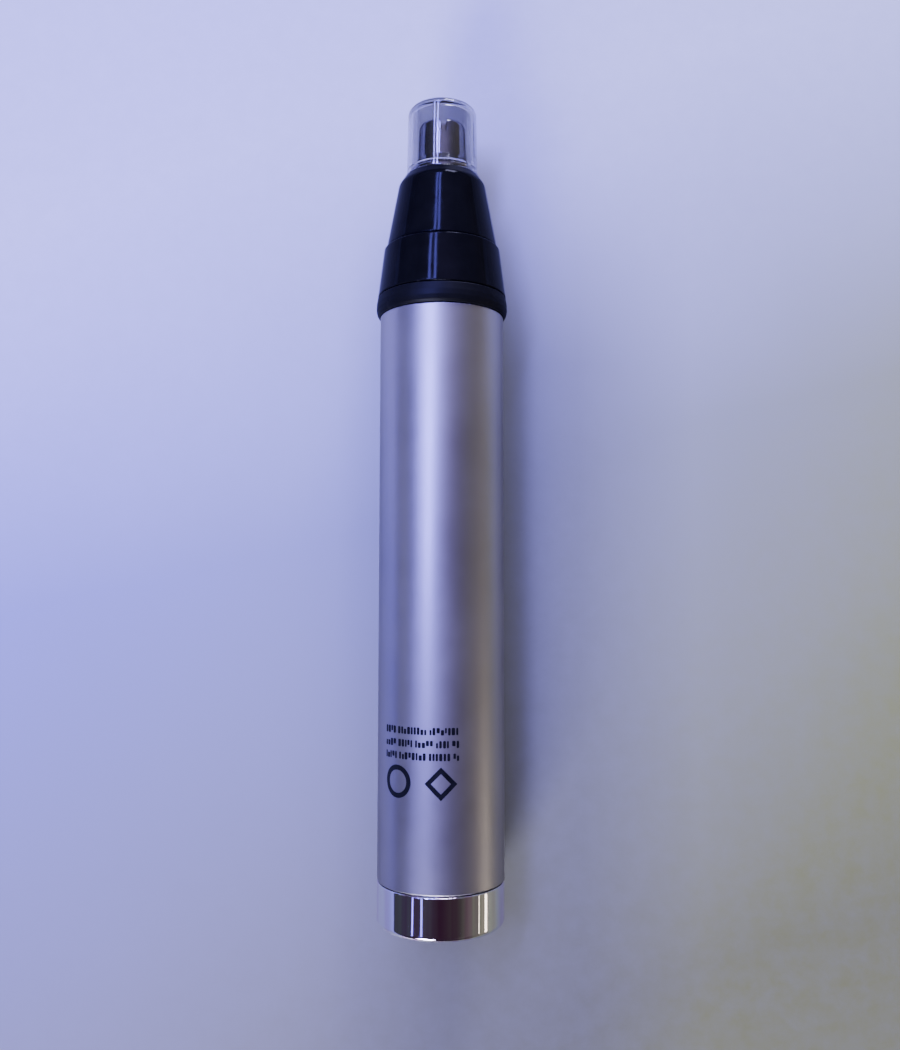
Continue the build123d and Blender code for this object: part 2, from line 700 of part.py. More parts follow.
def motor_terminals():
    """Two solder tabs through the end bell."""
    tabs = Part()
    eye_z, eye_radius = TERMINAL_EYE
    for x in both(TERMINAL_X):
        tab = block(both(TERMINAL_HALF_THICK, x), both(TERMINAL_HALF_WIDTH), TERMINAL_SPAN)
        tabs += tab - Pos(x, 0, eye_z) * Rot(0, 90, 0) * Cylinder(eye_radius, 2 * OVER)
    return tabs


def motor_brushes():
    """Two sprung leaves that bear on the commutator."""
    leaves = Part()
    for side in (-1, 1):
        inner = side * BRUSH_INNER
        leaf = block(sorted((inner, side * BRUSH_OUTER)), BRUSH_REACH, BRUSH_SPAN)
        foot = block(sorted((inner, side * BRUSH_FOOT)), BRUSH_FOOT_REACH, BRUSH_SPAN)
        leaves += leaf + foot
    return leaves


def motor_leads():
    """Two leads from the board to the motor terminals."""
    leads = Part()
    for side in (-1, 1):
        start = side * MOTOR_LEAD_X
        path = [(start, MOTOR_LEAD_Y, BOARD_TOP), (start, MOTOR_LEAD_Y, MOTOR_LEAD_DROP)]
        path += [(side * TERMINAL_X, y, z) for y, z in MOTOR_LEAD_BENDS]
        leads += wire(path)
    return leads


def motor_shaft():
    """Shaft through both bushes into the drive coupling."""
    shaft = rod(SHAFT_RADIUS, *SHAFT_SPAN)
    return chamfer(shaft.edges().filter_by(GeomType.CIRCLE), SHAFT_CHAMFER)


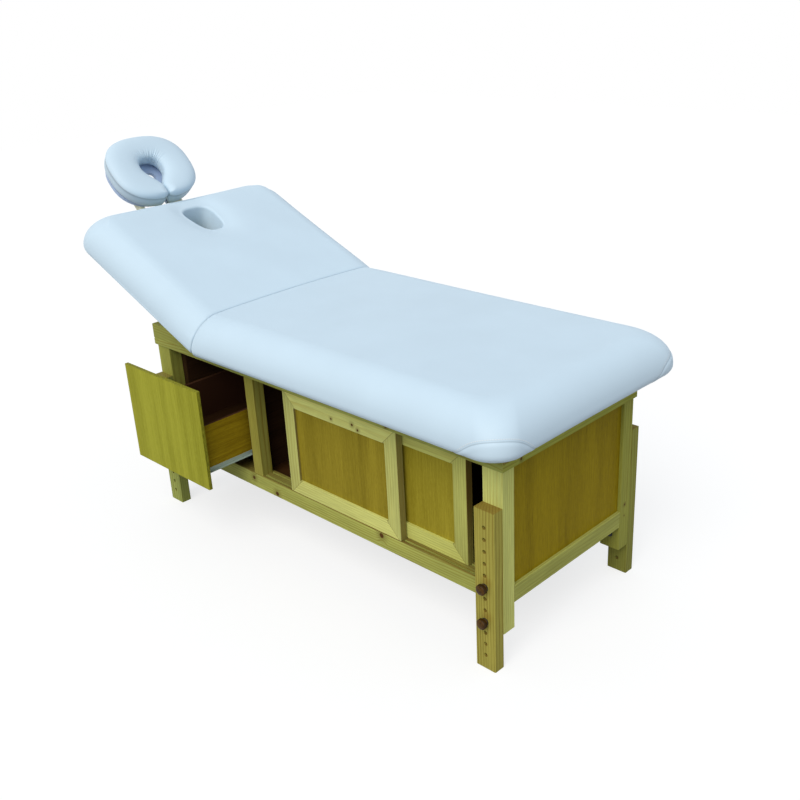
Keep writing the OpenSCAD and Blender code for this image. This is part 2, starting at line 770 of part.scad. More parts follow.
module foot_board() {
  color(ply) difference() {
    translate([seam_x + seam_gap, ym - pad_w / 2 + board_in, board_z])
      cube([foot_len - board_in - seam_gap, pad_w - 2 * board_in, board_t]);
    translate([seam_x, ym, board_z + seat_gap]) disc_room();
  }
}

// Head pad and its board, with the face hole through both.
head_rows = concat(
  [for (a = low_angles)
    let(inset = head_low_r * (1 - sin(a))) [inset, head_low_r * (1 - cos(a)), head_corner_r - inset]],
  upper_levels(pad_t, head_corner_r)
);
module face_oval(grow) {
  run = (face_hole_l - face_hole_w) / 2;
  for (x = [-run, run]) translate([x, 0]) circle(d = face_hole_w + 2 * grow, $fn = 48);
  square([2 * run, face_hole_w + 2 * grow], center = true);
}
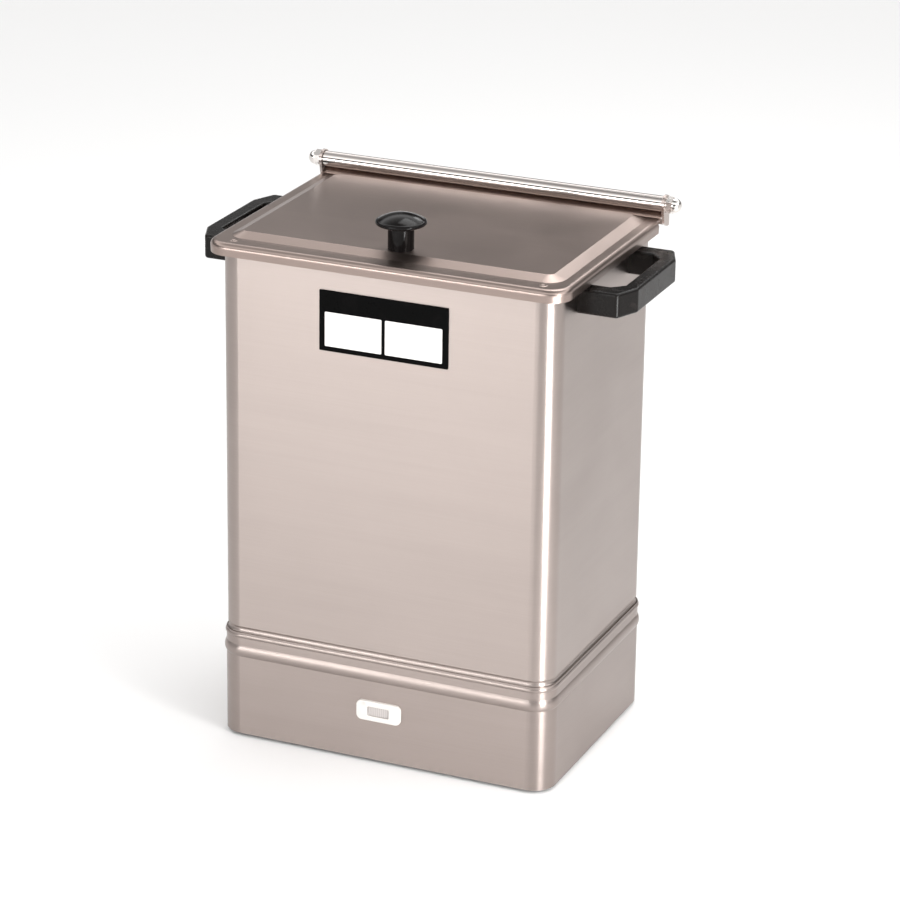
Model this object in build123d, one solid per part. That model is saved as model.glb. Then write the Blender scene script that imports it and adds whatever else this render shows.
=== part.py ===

→ STATED TASK
Extract each line of the listing above, copying it word for word.

→ FINAL RESULT
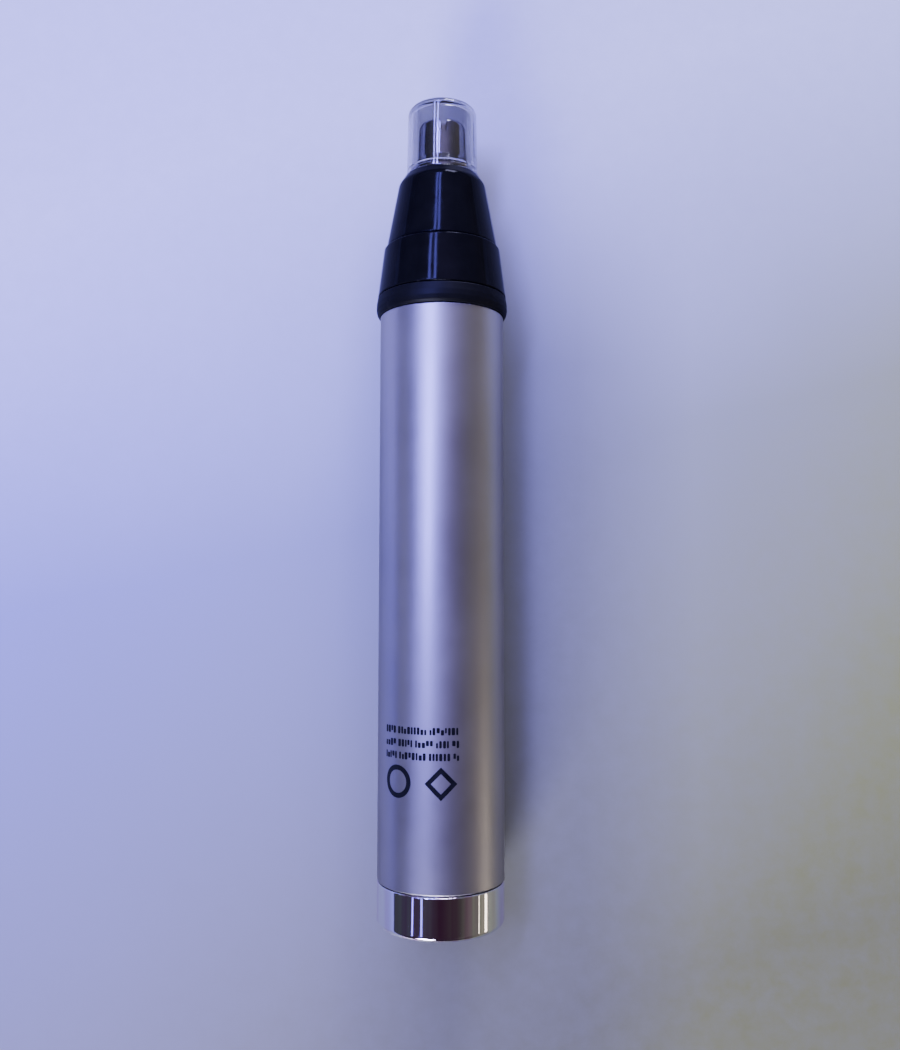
Continue the build123d and Blender code for this object: part 2, from line 700 of part.py. More parts follow.
def motor_terminals():
    """Two solder tabs through the end bell."""
    tabs = Part()
    eye_z, eye_radius = TERMINAL_EYE
    for x in both(TERMINAL_X):
        tab = block(both(TERMINAL_HALF_THICK, x), both(TERMINAL_HALF_WIDTH), TERMINAL_SPAN)
        tabs += tab - Pos(x, 0, eye_z) * Rot(0, 90, 0) * Cylinder(eye_radius, 2 * OVER)
    return tabs


def motor_brushes():
    """Two sprung leaves that bear on the commutator."""
    leaves = Part()
    for side in (-1, 1):
        inner = side * BRUSH_INNER
        leaf = block(sorted((inner, side * BRUSH_OUTER)), BRUSH_REACH, BRUSH_SPAN)
        foot = block(sorted((inner, side * BRUSH_FOOT)), BRUSH_FOOT_REACH, BRUSH_SPAN)
        leaves += leaf + foot
    return leaves


def motor_leads():
    """Two leads from the board to the motor terminals."""
    leads = Part()
    for side in (-1, 1):
        start = side * MOTOR_LEAD_X
        path = [(start, MOTOR_LEAD_Y, BOARD_TOP), (start, MOTOR_LEAD_Y, MOTOR_LEAD_DROP)]
        path += [(side * TERMINAL_X, y, z) for y, z in MOTOR_LEAD_BENDS]
        leads += wire(path)
    return leads


def motor_shaft():
    """Shaft through both bushes into the drive coupling."""
    shaft = rod(SHAFT_RADIUS, *SHAFT_SPAN)
    return chamfer(shaft.edges().filter_by(GeomType.CIRCLE), SHAFT_CHAMFER)


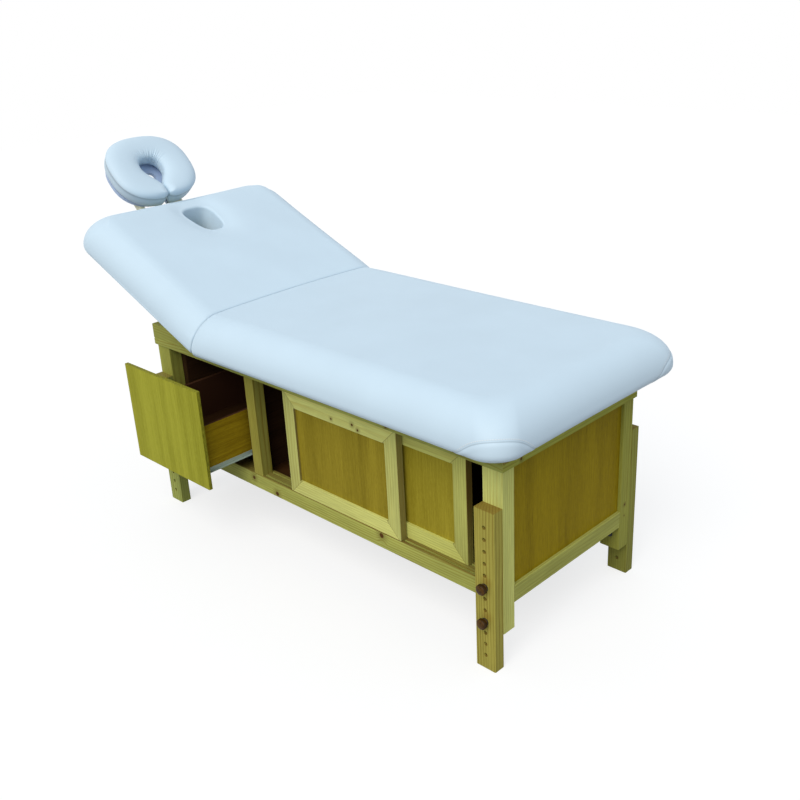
Keep writing the OpenSCAD and Blender code for this image. This is part 2, starting at line 770 of part.scad. More parts follow.
module foot_board() {
  color(ply) difference() {
    translate([seam_x + seam_gap, ym - pad_w / 2 + board_in, board_z])
      cube([foot_len - board_in - seam_gap, pad_w - 2 * board_in, board_t]);
    translate([seam_x, ym, board_z + seat_gap]) disc_room();
  }
}

// Head pad and its board, with the face hole through both.
head_rows = concat(
  [for (a = low_angles)
    let(inset = head_low_r * (1 - sin(a))) [inset, head_low_r * (1 - cos(a)), head_corner_r - inset]],
  upper_levels(pad_t, head_corner_r)
);
module face_oval(grow) {
  run = (face_hole_l - face_hole_w) / 2;
  for (x = [-run, run]) translate([x, 0]) circle(d = face_hole_w + 2 * grow, $fn = 48);
  square([2 * run, face_hole_w + 2 * grow], center = true);
}
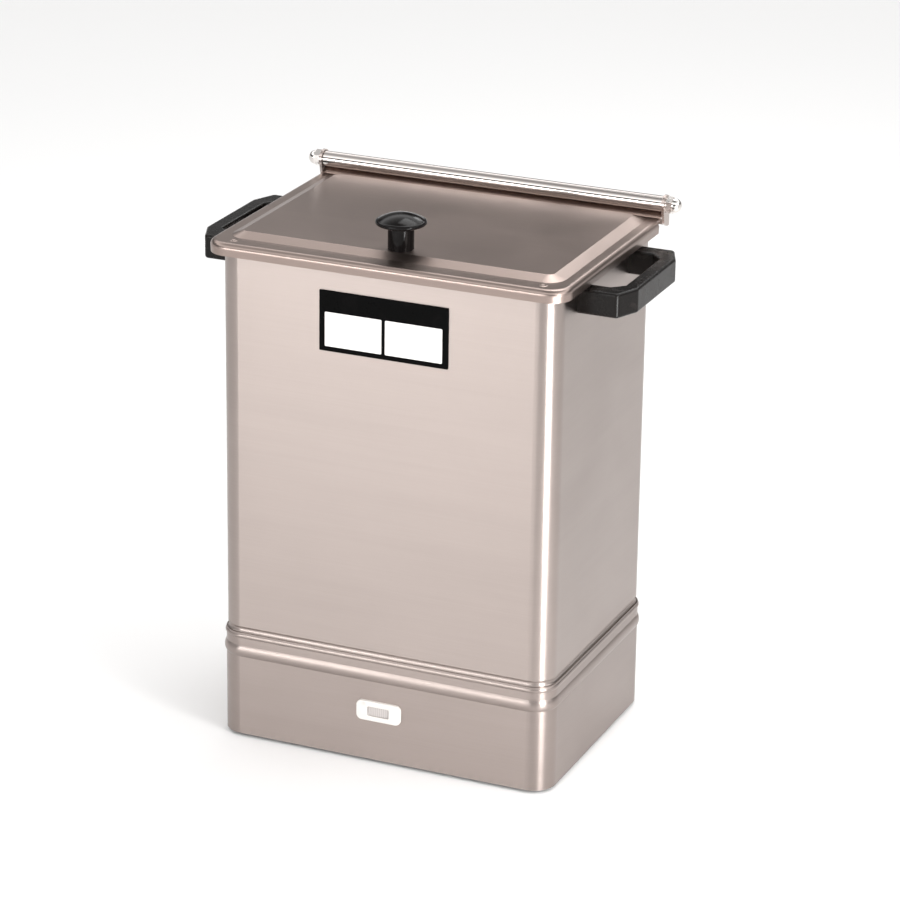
Model this object in build123d, one solid per part. That model is saved as model.glb. Then write the Blender scene script that imports it and adds whatever else this render shows.
=== part.py ===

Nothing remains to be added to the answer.